Personally, I want to talk to a continent. I have a few choice words for Australia (what’s with everything being fatally venomous over there, and thanks for giving my wife that intestinal parasite when we visited Melbourne). Given the dearth of information on Curtius Rufus, one might consider the tale of his encounter with the lady Africa as an apocryphal explanation for his rise to power, but isn’t that what folklore is all about, that is, filling in gaps in knowledge and explaining the inexplicable? And while it might not tell us a lot about the existence of sentient continents, perhaps we are too quick to write off such stories as fanciful traditions and return to our comfortable world of logic and reason. As Daniel Boorstin said, “The greatest obstacle to discovering the shape of the earth, the continents, and the oceans was not ignorance but the illusion of knowledge”.
References
Pliny, the Younger. The Letters of Pliny, the Younger: With Observations On Each Letter. Dublin: Printed by George Faulkner …, 1751.
Tacitus, Cornelius. The Annals And History of Tacitus: A New And Literal English Version. Oxford: Talboys, 1839.

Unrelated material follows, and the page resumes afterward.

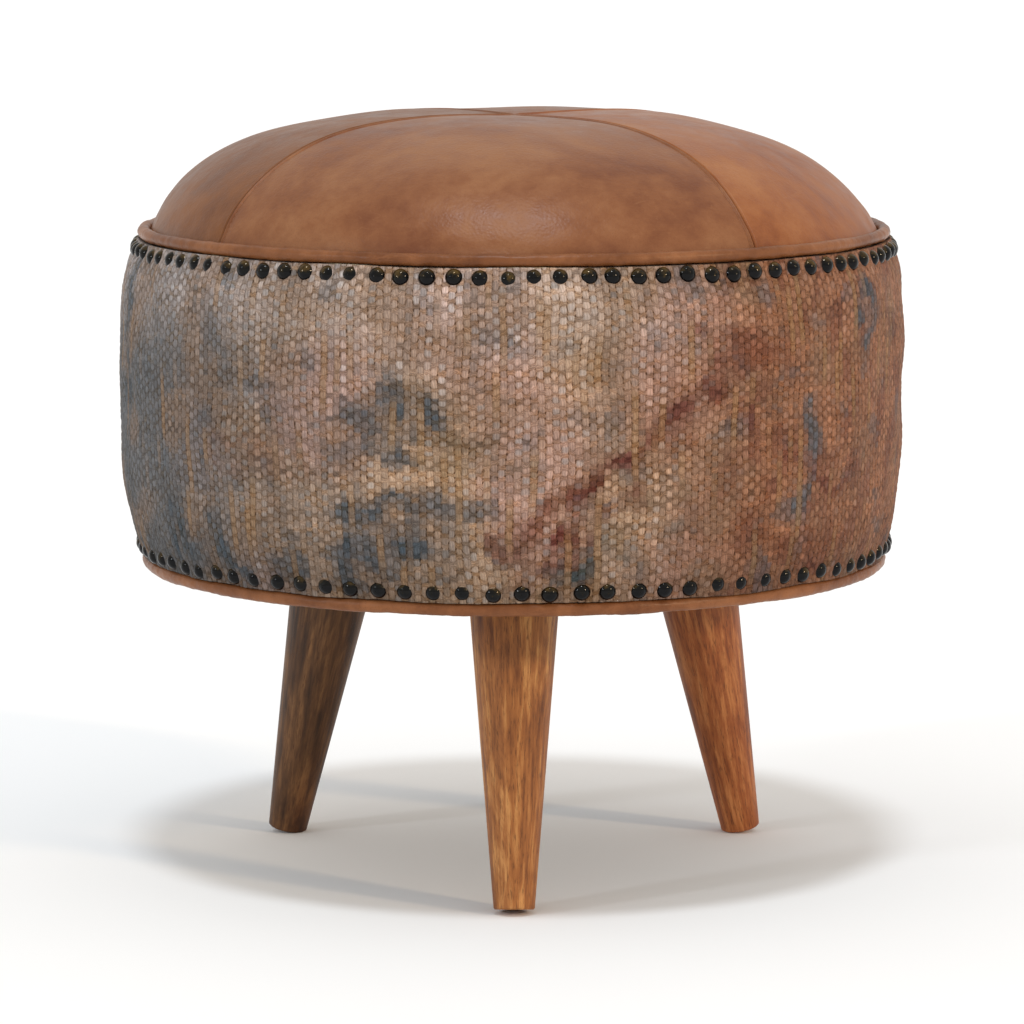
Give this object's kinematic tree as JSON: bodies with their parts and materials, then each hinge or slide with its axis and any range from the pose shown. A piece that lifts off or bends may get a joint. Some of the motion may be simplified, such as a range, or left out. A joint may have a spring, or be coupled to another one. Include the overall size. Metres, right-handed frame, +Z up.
{
  "type": "round upholstered footstool",
  "caption": "Round drum footstool with a domed leather seat, woven cloth side, piping and nail trim, on three splayed wooden legs.",
  "frame": {"origin": "on the floor, under the middle of the round seat", "axes": "+Z up, -Y towards the front leg, +X to the right as seen from the front"},
  "size_m": [0.45, 0.4498, 0.435],
  "materials": {
    "leg_wood": "satin",
    "seat_leather": "satin",
    "piping_leather": "satin",
    "rug_cloth": "matte",
    "nail_bronze": "aged",
    "plywood": "raw",
    "pine": "raw",
    "hardboard": "raw",
    "foam": "matte",
    "wadding": "matte",
    "cotton_cord": "matte",
    "zinc_steel": "satin",
    "black_steel": "satin",
    "base_cloth": "matte"
  },
  "bodies": {
    "root": {"leg_front": "leg_wood", "leg_right": "leg_wood", "leg_left": "leg_wood", "leg_bolts": "zinc_steel", "leg_plate_front": "black_steel", "leg_plate_right": "black_steel", "leg_plate_left": "black_steel", "plate_screws": "zinc_steel", "base_board": "plywood", "post_1": "pine", "post_2": "pine", "post_3": "pine", "post_4": "pine", "post_5": "pine", "post_6": "pine", "post_screws": "zinc_steel", "seat_board": "plywood", "side_panel": "hardboard", "panel_pins": "zinc_steel", "side_padding": "foam", "side_cover": "rug_cloth", "seat_foam": "foam", "seat_wadding": "wadding", "seat_panel_front": "seat_leather", "seat_panel_right": "seat_leather", "seat_panel_back": "seat_leather", "seat_panel_left": "seat_leather", "seat_staples": "zinc_steel", "top_piping": "piping_leather", "top_piping_cord": "cotton_cord", "bottom_piping": "piping_leather", "bottom_piping_cord": "cotton_cord", "top_nails": "nail_bronze", "bottom_nails": "nail_bronze", "dust_cover": "base_cloth", "dust_staples": "zinc_steel"}
  },
  "joints": []
}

This female wasn’t the continent of Africa, only an angel of Africa (likely northern Africa conquered by Rome in particular). Man has historically experienced a plethora of various angels, archangels, seraphim, etc. who name themselves according to their function rather than giving a real personal name. So we have, for instance, in the Book of Daniel, the angel (prince) of the Persian Empire, or of the Grecian Empire (Dan 10:20). Even words that sound like names such as Michael or Gabriel are only titles rather than actual personal names. Traditionally, real names are too meaningful to be entrusted to human beings.